How to Style Short Hair: 5 Looks I Actually Wear on Repeat

I chopped my hair two years ago for a campaign and never went back. Best decision I’ve made in my entire beauty career, and I’ve made a lot of questionable ones.

But figuring out how to style short hair after years of long layers? That part was rough. Every tutorial I found was either a 45-minute blowout routine or “just add beach waves!” Like, thanks. Super helpful.

So I figured it out the hard way. On set, at home, in the car before events when I had exactly four minutes and a prayer. These are the 5 looks I rotate through constantly. Not because they’re trendy. Because they’re fast, they photograph well, and they work whether I’m shooting content or grabbing coffee.

1. The Textured Tousle

Short hair styled in a soft textured tousle with natural volume and effortless definition.

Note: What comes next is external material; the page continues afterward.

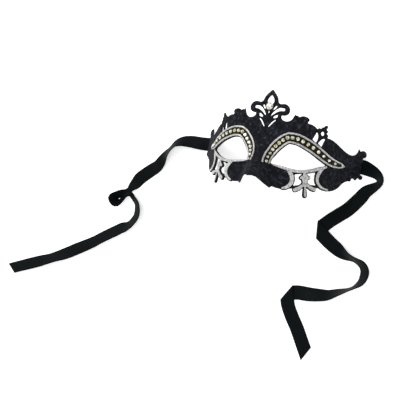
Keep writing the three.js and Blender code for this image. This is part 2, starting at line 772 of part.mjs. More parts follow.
// Ribbons. Each is one strip in runs that meet at folds; a run's rows follow its middle line.
// Columns: across and up in ribbon widths, lean in degrees (above zero lifts the edge on the
// left of the way it runs), lift off the surface in millimetres, share of the full width
const LEFT_RIBBON = [
  [
    [-5.95, -0.40, 0, 0, 1],
    [-6.50, -0.42, 12, 0, 1],
    [-7.30, -0.40, 18, 0, 1],
    [-8.00, -0.50, 32, 0, 1],
    [-8.45, -0.75, 44, 0, 1],
    [-8.75, -1.15, 56, 0, 1],
    [-9.00, -1.50, 46, 0, 1],
    [-9.20, -1.80, 32, 0, 1],
    [-9.45, -2.20, 12, 0, 1],
    [-9.75, -2.65, 6, 0, 1],
    [-10.20, -3.05, -8, 0, 1],
    [-11.00, -3.80, -12, 0, 1],
    [-11.35, -4.25, -4, 0, 1],
    [-11.65, -4.60, 8, 0, 0.75],
    [-11.90, -4.95, 0, 0, 0.3],
    [-12.45, -5.30, -55, 0, 0.75],
    [-12.95, -5.70, -55, 0, 0.85],
    [-12.40, -6.05, -50, 0, 1],
    [-12.10, -5.65, -40, 1, 0.85],
    [-11.95, -5.30, -20, 2, 0.35],
    [-11.60, -5.15, 0, 2.2, 0.3],
    [-11.15, -5.45, 50, 0, 0.7],
    [-10.75, -5.85, 40, 0, 1],
    [-10.60, -6.50, 36, 0, 1],
    [-10.65, -6.85, 34, 0, 1],
    [-10.80, -7.15, 37, 0, 1],
    [-11.00, -7.45, 38, 0, 1],
    [-11.35, -7.75, 36, 0, 1],
    [-11.75, -7.90, 18, 0, 1],
    [-12.30, -8.25, 20, 0, 1],
    [-13.35, -8.95, 20, 0, 1],
    [-14.05, -9.45, 18, 0, 1],
    [-15.60, -10.35, 6, 0, 1],
    [-16.35, -10.80, 8, 0, 1],
    [-17.20, -11.25, 28, 0, 1],
    [-18.00, -11.65, 28, 0, 1],
    [-18.85, -12.00, 14, 0, 1],
    [-19.80, -12.40, 14, 0, 1],
    [-20.60, -12.75, 18, 0, 1],
    [-21.40, -13.10, 10, 0, 1],
  ],
];
const RIGHT_RIBBON = [
  [
    [5.80, -0.38, 4, 0, 1],
    [6.45, -0.55, 34, 0, 1],
    [6.90, -0.75, 48, 0, 1],
    [7.15, -1.00, 56, 0, 1],
    [7.20, -1.30, 55, 0, 1],
    [7.00, -1.55, 48, 0, 1],
    [6.75, -1.75, 36, 0, 1],
    [6.35, -2.05, 16, 0, 1],
    [6.00, -2.55, 8, 0, 1],
    [5.35, -3.40, 4, 0, 1],
    [4.80, -3.90, 4, 0, 1],
    [4.25, -4.40, 4, 0, 1],
    [3.55, -5.15, 0, 0, 1],
  ],
  [
    [3.55, -5.15, 0, 0, 1],
    [4.10, -5.55, 0, 1.3, 1],
    [4.60, -5.90, 8, 0, 1],
    [5.25, -6.25, 14, 0, 1],
    [5.90, -6.50, 50, 0, 1],
    [6.40, -6.65, 74, 0, 1],
    [6.85, -6.80, 58, 0, 1],
    [7.10, -6.95, 48, 0, 1],
    [7.30, -7.30, 42, 0, 1],
    [7.30, -7.70, 44, 0, 1],
    [7.20, -8.05, 54, 0, 1],
    [6.95, -8.35, 68, 0, 1],
    [6.65, -8.60, 80, 0, 1],
    [6.25, -8.85, 72, 0, 1],
    [5.75, -9.10, 58, 0, 1],
    [5.15, -9.40, 44, 0, 1],
    [4.45, -9.55, 30, 0, 1],
    [3.70, -9.65, 16, 0, 1],
    [3.00, -9.70, 2, 0, 1],
    [2.25, -9.90, 0, 0, 1],
  ],
  [
    [2.25, -9.90, 0, 0, 1],
    [2.40, -10.50, 0, 1.3, 1],
    [2.50, -10.80, 0, 0, 1],
    [2.90, -11.45, 0, 0, 1],
    [3.40, -12.15, 0, 0, 1],
    [3.95, -13.05, 0, 0, 1],
    [4.35, -13.70, 0, 0, 1],
  ],
];
const LEFT_END_CUT = -35;   // degrees by which each ribbon's end is cut off aslant
const RIGHT_END_CUT = -31;
const RIBBON_STEP = 6;
const LIE = 0.3;            // how far a ribbon's lowest edge is off the surface
const half = { wide: RIBBON_WIDE / 2, thick: RIBBON_THICK / 2, edge: 0.4 };

function stationOf([x, y, lean, lift, share]) {
  const angle = THREE.MathUtils.degToRad(lean);
  const tall = Math.abs(Math.cos(angle)) * half.thick + Math.abs(Math.sin(angle)) * half.wide * share;
  return { point: new THREE.Vector3(x * RIBBON_WIDE, y * RIBBON_WIDE, LIE + tall + lift), angle, share };
}

// Glued stations on the back of the temple, from the tail's end to the temple's edge
function tailStations(side) {
  const out = -PLATE - GAP - half.thick;
  const edge = SPREAD - RECESS;
  return [edge - RIBBON_TAIL, edge - RIBBON_TAIL / 2, edge - GAP, edge + 1].map((across) => (
    { point: place(side * across, RIBBON_UP, out), angle: 0, share: 1 }));
}

// One cross-section: its centre and its half width and half thickness as vectors
function sectionAt(curve, stations, distance, flip) {
  const t = curve.getUtoTmapping(0, distance);
  const centre = curve.getPoint(t);
  const along = curve.getTangent(t);
  const passed = t * (stations.length - 1);
  const before = Math.min(Math.floor(passed), stations.length - 2);
  const mix = (key) => (
    THREE.MathUtils.lerp(stations[before][key], stations[before + 1][key], passed - before));
  const left = UP.clone().cross(along).normalize();
  const above = along.clone().cross(left);
  const angle = mix("angle");
  const wide = left.clone().multiplyScalar(Math.cos(angle)).addScaledVector(above, Math.sin(angle));
  const thick = above.clone().multiplyScalar(Math.cos(angle)).addScaledVector(left, -Math.sin(angle));
  return {
    centre,
    wide: wide.multiplyScalar(flip * half.wide * mix("share")),
    thick: thick.multiplyScalar(flip * half.thick),
  };
}

const flatWay = (from, to) => to.clone().sub(from).setZ(0).normalize();

// Where two runs meet: a crease, then the ribbon comes back on top of itself, turned over
function foldSections(before, at, after, flip) {
  const way = flatWay(before, at);
  const crease = way.clone().add(flatWay(at, after)).normalize();
  const left = UP.clone().cross(way);
  if (crease.dot(left) < 0) crease.negate();
  const outwards = way.clone().addScaledVector(crease, -way.dot(crease)).normalize();
  const wide = crease.clone().multiplyScalar((flip * half.wide) / crease.dot(left));
  const rise = RIBBON_THICK + GAP;
  const low = at.clone().setZ(LIE + half.thick);
  return [
    { centre: low, wide, thick: UP.clone().multiplyScalar(flip * half.thick) },
    { centre: low.clone().addScaledVector(UP, rise / 2).addScaledVector(outwards, rise / 2), wide,
      thick: outwards.clone().multiplyScalar(-flip * half.thick) },
    { centre: low.clone().addScaledVector(UP, rise), wide,
      thick: UP.clone().multiplyScalar(-flip * half.thick) },
  ];
}

const FOLD_CLEAR = 9;       // plain sections keep this far from a fold's middle
function ribbonSections(runs, side, endCut) {
  const sections = [];
  let flip = 1;
  runs.forEach((rows, r) => {
    const floorStations = rows.map(stationOf);
    const stations = r === 0 ? [...tailStations(side), ...floorStations] : floorStations;
    const curve = splineOf(stations.map(({ point }) => point));
    const length = curve.getLength();
    const last = r === runs.length - 1;
    const slant = half.wide * Math.tan(THREE.MathUtils.degToRad(endCut));
    const from = r === 0 ? 0 : FOLD_CLEAR;
    const to = length - (last ? Math.abs(slant) : FOLD_CLEAR);
    const steps = Math.round((to - from) / RIBBON_STEP);
    for (let i = 0; i <= steps; i += 1) {
      sections.push(sectionAt(curve, stations, from + ((to - from) * i) / steps, flip));
    }
    if (!last) {
      const [before, at] = stations.slice(-2).map(({ point }) => point);
      const next = stationOf(runs[r + 1][1]).point;
      sections.push(...foldSections(before, at, next, flip));
      flip = -flip;
    } else {
      const end = sectionAt(curve, stations, length, flip);
      const along = curve.getTangent(1);
      end.wide.addScaledVector(along, flip * slant);
      sections.push(end);
    }
  });
  return sections;
}

function ribbonBody(sections) {
  const corners = ({ centre, wide, thick }) => {
    const inner = 1 - half.edge / wide.length();
    return [[1, 0], [inner, 1], [-inner, 1], [-1, 0], [-inner, -1], [inner, -1]].map(([w, t]) => (
      centre.clone().addScaledVector(wide, w).addScaledVector(thick, t)));
  };
  const rings = sections.map(corners);
  const around = rings[0].length;
  const faces = [];
  for (let r = 0; r < rings.length - 1; r += 1) {
    for (let k = 0; k < around; k += 1) {
      const a = r * around + k;
      const b = r * around + ((k + 1) % around);
      faces.push(a, b, a + around, b, b + around, a + around);
    }
  }
  const end = (rings.length - 1) * around;
  for (let k = 1; k < around - 1; k += 1) {
    faces.push(0, k + 1, k, end, end + k, end + k + 1);
  }
  const numbers = rings.flat().flatMap((point) => point.toArray());
  const geometry = new THREE.BufferGeometry();
  geometry.setAttribute("position", new THREE.Float32BufferAttribute(numbers, 3));
  geometry.setIndex(faces);
  return geometry;
}

// The assembly
const mask = new THREE.Group();
function addPiece(name, geometry, colours) {
  const mesh = new THREE.Mesh(geometry, new THREE.MeshStandardMaterial(colours));
  mesh.name = name;
  mask.add(mesh);
}

addPiece("mask_shell", makePlate(), COLOURS.plate);
for (const [word, side] of [["left", -1], ["right", 1]]) {
  addPiece(`stone_bed_${word}`, makeBed(side), COLOURS.bed);
  addPiece(`brow_trim_${word}`, makeTrim(side), COLOURS.silver);
  addPiece(`eye_filigree_${word}`, makeSilver(side), COLOURS.silver);
  stoneShares().forEach((share, i) => {
    const { x, y } = brow.at(share);
    const small = i < STONE_ENDS || i >= STONE_COUNT - STONE_ENDS;
    const stone = makeStone(small ? STONE_SMALL : STONE_WIDE, STONE_TALL, STONE_FACETS);
    const number = String(i + 1).padStart(2, "0");
    const seated = stoneAt(stone, side * x, y, 2 * GAP + BED_THICK);
    addPiece(`brow_stone_${word}_${number}`, seated, COLOURS.stone);
  });
}
const crestStone = makeStone(CREST_STONE_WIDE, CREST_STONE_TALL, STONE_FACETS);
addPiece("crest_stone", stoneAt(crestStone, 0, CREST_STONE_UP, GAP), COLOURS.stone);
addPiece("ribbon_left", ribbonBody(ribbonSections(LEFT_RIBBON, -1, LEFT_END_CUT)), COLOURS.ribbon);
addPiece("ribbon_right", ribbonBody(ribbonSections(RIGHT_RIBBON, 1, RIGHT_END_CUT)), COLOURS.ribbon);

export default mask;
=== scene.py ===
# %% [markdown]
# A venetian half mask with its ribbons
#
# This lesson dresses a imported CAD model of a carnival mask: a thin flocked plate that is
# pierced like filigree, silver glitter lines, two rows of small cut stones, a stone in the
# crest and two satin ribbons. The CAD gives every place and size, and Blender adds the
# surfaces. All lengths are in metres, +Z is up, and +Y points from the nose to the crest.

# %% Load the frame
import math

import bpy
import numpy as np
from mathutils import Matrix, Vector


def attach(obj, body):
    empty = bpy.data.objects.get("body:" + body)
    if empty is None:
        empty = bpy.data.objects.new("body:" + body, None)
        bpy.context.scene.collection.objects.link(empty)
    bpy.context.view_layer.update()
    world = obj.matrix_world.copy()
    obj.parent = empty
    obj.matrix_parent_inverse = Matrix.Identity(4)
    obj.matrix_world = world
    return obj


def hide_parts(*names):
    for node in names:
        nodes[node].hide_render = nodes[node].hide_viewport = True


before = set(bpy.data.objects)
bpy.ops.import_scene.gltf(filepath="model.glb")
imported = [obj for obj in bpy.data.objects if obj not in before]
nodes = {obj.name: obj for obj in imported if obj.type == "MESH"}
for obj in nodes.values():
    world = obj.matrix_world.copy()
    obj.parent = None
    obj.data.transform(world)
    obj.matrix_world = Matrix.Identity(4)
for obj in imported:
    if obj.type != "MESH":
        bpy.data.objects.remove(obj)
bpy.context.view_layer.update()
print("CAD nodes:", len(nodes))

# %% [markdown]
# The camera comes first, because everything is judged from where the photographer stood.
# A camera is a place, a point that it looks at and a direction that is up in the picture.
# The photo is square, and its focal length is stated for a sensor 36 mm wide.

# %% Camera
CAMERA_AT = Vector((0.2409, -0.0837, 0.7274))
CAMERA_AIM = Vector((-0.0859, -0.0692, 0.0))
PHOTO_UP = Vector((-0.167, 0.981, 0.095))
LENS_MM = 63.87


def add_camera():
    bpy.ops.object.camera_add()
    camera = bpy.context.object
    camera.name = "photo_camera"
    back = (CAMERA_AT - CAMERA_AIM).normalized()
    right = PHOTO_UP.cross(back).normalized()
    turn = Matrix((right, back.cross(right), back)).transposed()
    camera.matrix_world = Matrix.Translation(CAMERA_AT) @ turn.to_4x4()
    camera.data.sensor_width = 36
    camera.data.lens = LENS_MM
    bpy.context.scene.camera = camera
    return camera


camera = add_camera()
print("Camera height:", round(camera.location.z, 3))

# %% [markdown]
# A ribbon is a flat strip, so its route needs more than a line: at each station it also
# has a lean, which is how far the strip is rolled about its own direction. The stations
# below follow the photo from the temple to the free end, in ribbon widths, as they do in
# the CAD. Where the ribbon is folded back over itself, one run ends and the next begins.

# %% Ribbon sizes and routes
RIBBON_WIDE = 0.015
RIBBON_THICK = 0.001
LIE = 0.0003
FOLD_GAP = 0.0003

# Behind the temple: across and height, in ribbon widths
TAIL = [
    (4.95, 1.137),
    (5.28, 0.638),
    (5.60, 0.158),
    (5.65, 0.084),
]
TAIL_UP = -0.381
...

This is my “I woke up and my hair just does this” look. Except it doesn’t just do this. It takes about 90 seconds.

On damp hair, I scrunch in a texturizing spray. Then I either air dry or hit it with a diffuser for two minutes. That’s it. The texture does the styling for me.

What makes this work on short hair specifically is the length. Short strands hold product texture better than long ones because there’s less weight pulling the product down. Your hair actually keeps the shape you give it instead of falling flat by lunch.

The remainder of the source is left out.